Louise Arseneault

FAIR Curated Mental Health Data, Core Activity Lead

Louise Arseneault’s research focuses on how the consequences of violence on mental health and functioning begin in childhood and persist to mild-life by studying bullying victimization and child maltreatment. Louise also studies the impact of social relationships including social support, social isolation and loneliness on mental health. Her research aims are to answer questions relevant to psychology and psychiatry by harnessing and combining three different research approaches: developmental research, epidemiological methods and genetically-sensitive designs. Louise’s work incorporates social as well as biological measurements across the life span.

Louise completed her PhD in biomedical sciences at the University of Montreal and moved to the UK for a post-doctoral training at the King’s College London. She has been working with well-known longitudinal cohorts such as the Montreal Longitudinal Cohorts, the Dunedin Multidisciplinary Health and Development Study, the Environmental Risk (E-Risk) Longitudinal Twin Study and the National Child Development Survey (NCDS).

As part of her Mental Health Leadership Fellowship with the ESRC (2016-2022), she created and developed the Catalogue of Mental Health Measures, a platform designed to provide easy access to information about the mental health measures included in British longitudinal studies. The Catalogue’s aims are to maximize the uptake of existing data and facilitate mental health research.
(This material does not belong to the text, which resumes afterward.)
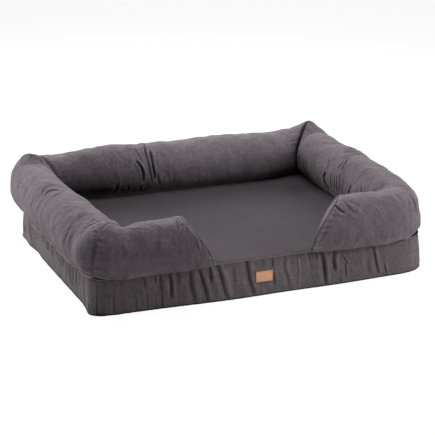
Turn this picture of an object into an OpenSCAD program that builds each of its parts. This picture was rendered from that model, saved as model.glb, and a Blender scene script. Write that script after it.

Louise is part of the leadership team of DATAMIND and leads the FAIR Curated Mental Health Data Core Activity. Funded by Wellcome, Louise had also been mapping the world’s large, longitudinal datasets that have the potential to answer questions related to early intervention in anxiety, depression and/or psychosis.

Louise Arseneault was elected as Fellow of the Academy of Medical Sciences in 2018 and she was appointed Fellow of the Academy of Social Sciences in 2019.